The asset handoff itself typically covers:

  • KDP account transfer or individual book migration
  • Amazon ads account access
  • Email list and subscriber data transfer
  • SOP documentation for all core workflows

A clean handoff document, prepared in advance, speeds up closing and signals to the buyer that the business is well-run. Buyers who feel confident in the transition are less likely to renegotiate or walk away at the final stage.

Frequently Asked Questions

How Do Buyers Verify the Revenue of a KDP Business During Due Diligence?

Buyers typically request direct access to your KDP Reports Dashboard to cross-reference royalty data with your profit and loss statements. They will also ask for bank statements and Amazon ads platform reports to confirm that the numbers align. Having these records organized before due diligence starts keeps the process moving without delays.

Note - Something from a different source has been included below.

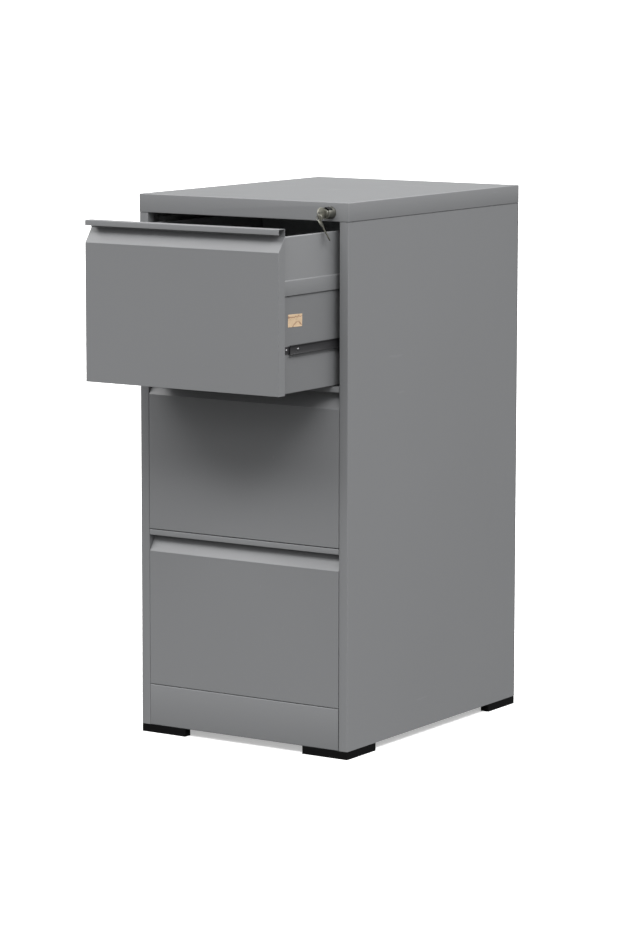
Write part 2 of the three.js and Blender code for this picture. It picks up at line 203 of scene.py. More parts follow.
# ---------------------------------------------------------------- outlines


def flat(point):
    """The point as a plane vector."""
    return Vector((point[0], point[1]))


def moved_right(path, distance):
    """The path moved to its right, with mitred corners."""
    points = [flat(p) for p in path]
    rights = []
    for a, b in zip(points, points[1:]):
        way = (b - a).normalized()
        rights.append(Vector((way.y, -way.x)))
    out = []
    for i, point in enumerate(points):
        before = rights[max(i - 1, 0)]
        after = rights[min(i, len(rights) - 1)]
        out.append(point + (before + after) * (distance / (1 + before.dot(after))))
    return out


def filleted(path, radii, steps):
    """The path with each inner corner rounded to its own radius."""
    points = [flat(p) for p in path]
    out = [points[0]]
    for i in range(1, len(points) - 1):
        into = (points[i] - points[i - 1]).normalized()
        away = (points[i + 1] - points[i]).normalized()
        turn = into.angle_signed(away, 0.0)
        radius = radii[i - 1]
        if abs(turn) < 1e-4 or radius <= 0:
            out.append(points[i])
            continue
        reach = radius * math.tan(abs(turn) / 2)
        start = points[i] - into * reach
        side = -1 if turn > 0 else 1
        normal = Vector((-into.y, into.x)) * side
        centre = start + normal * radius
        for k in range(steps + 1):
            angle = -turn * k / steps
            arm = start - centre
            c, s = math.cos(angle), math.sin(angle)
            out.append(centre + Vector((arm.x * c - arm.y * s, arm.x * s + arm.y * c)))
    out.append(points[-1])
    return out


def folded(path, gauge=SHEET, bend=BEND):
    """The section of a folded sheet, whose thickness lies to the right of the path (left if negative)."""
    other = moved_right(path, gauge)
    radii, other_radii = [], []
    for i in range(1, len(path) - 1):
        into = flat(path[i]) - flat(path[i - 1])
        away = flat(path[i + 1]) - flat(path[i])
        right_turn = into.x * away.y - into.y * away.x < 0
        inside = right_turn == (gauge > 0)
        radii.append(bend + abs(gauge) if inside else bend)
        other_radii.append(bend if inside else bend + abs(gauge))
    return filleted(path, radii, BEND_STEPS) + filleted(other, other_radii, BEND_STEPS)[::-1]


def flipped(outline, side):
    """The outline, mirrored for the left side."""
    return [(side * p[0], p[1]) for p in outline]


def shifted(outline, a, b):
    """The outline, moved by (a, b)."""
    return [(p[0] + a, p[1] + b) for p in outline]


def arc(centre, radius, start, end, steps):
    """Points on an arc, angles in degrees."""
    out = []
    for k in range(steps + 1):
        angle = math.radians(start + (end - start) * k / steps)
        out.append((centre[0] + radius * math.cos(angle), centre[1] + radius * math.sin(angle)))
    return out


# ---------------------------------------------------------------- meshes


def finished(name, bm, smooth_angle=SMOOTH_ANGLE):
    """A mesh object, in metres, from a bmesh drawn in millimetres."""
    bmesh.ops.remove_doubles(bm, verts=bm.verts, dist=1e-4)
    bmesh.ops.recalc_face_normals(bm, faces=bm.faces)
    bmesh.ops.scale(bm, vec=(MM, MM, MM), verts=bm.verts)
    mesh = bpy.data.meshes.new(name)
    bm.to_mesh(mesh)
    bm.free()
    for polygon in mesh.polygons:
        polygon.use_smooth = True
    mesh.set_sharp_from_angle(angle=math.radians(smooth_angle))
    obj = bpy.data.objects.new(name, mesh)
    bpy.context.scene.collection.objects.link(obj)
    return obj


def add_loops(bm, loops, closed=True, capped=True):
    """Skins a row of point loops into the bmesh."""
    rings = [[bm.verts.new(p) for p in loop] for loop in loops]
    count = len(rings[0])
    last = count if closed else count - 1
    for a, b in zip(rings, rings[1:]):
        for i in range(last):
            j = (i + 1) % count
            bm.faces.new((a[i], a[j], b[j], b[i]))
    if capped:
        caps = [bm.faces.new(rings[0][::-1]), bm.faces.new(rings[-1])]
        for cap in caps:
            cap.normal_update()
        bmesh.ops.triangulate(bm, faces=caps, ngon_method="EAR_CLIP")


def place(point, axis, along):
    """A point of an outline drawn across an axis, at a distance along it."""
    a, b = point[0], point[1]
    return {"X": (along, a, b), "Y": (a, along, b), "Z": (a, b, along)}[axis]


def prism(name, outline, axis, span):
    """A piece with one outline all along an axis."""
    bm = bmesh.new()
    add_loops(bm, [[place(p, axis, at) for p in outline] for at in span])
    return finished(name, bm)


def add_lathe(bm, profile, centre, axis, segments):
    """Turns (radius, along) points about an axis through the centre; the ends may lie on the axis."""
    rings = []
    for k in range(segments):
        angle = 2 * math.pi * k / segments
        ring = []
        for radius, along in profile:
            u, v = radius * math.cos(angle), radius * math.sin(angle)
            local = {"X": (along, u, v), "Y": (u, along, v), "Z": (u, v, along)}[axis]
            ring.append([centre[i] + local[i] for i in range(3)])
        rings.append(ring)
    rings.append(rings[0])
    add_loops(bm, rings, closed=False, capped=False)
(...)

What Valuation Multiple Can I Expect When Selling a KDP Business?

Valuation multiples for KDP businesses generally range from 20x to 30x monthly net profit. Where your business lands within that range depends on catalog diversification, revenue stability, documented workflows, and how cleanly the assets can be transferred. A business with consistent royalties across multiple titles and clear IP ownership will typically command a higher multiple than one with single-title dependency.

Still have questions about timing, preparation, or what your specific business might be worth? Talk to an Empire Advisor for personalized guidance.

Your Next Move After Selling

A well-prepared exit does more than close a deal. It positions you to move forward with clarity and capital.

Once the sale closes, you have real options. Many sellers reinvest their proceeds into a new online business, whether that means acquiring an existing asset or building in a different Amazon model. Others take time to step back before committing to the next venture.

Whatever direction you choose, deciding to explore an exit from your Amazon KDP business is a sound, strategic decision. The work you put into preparing it reflects directly in the outcome.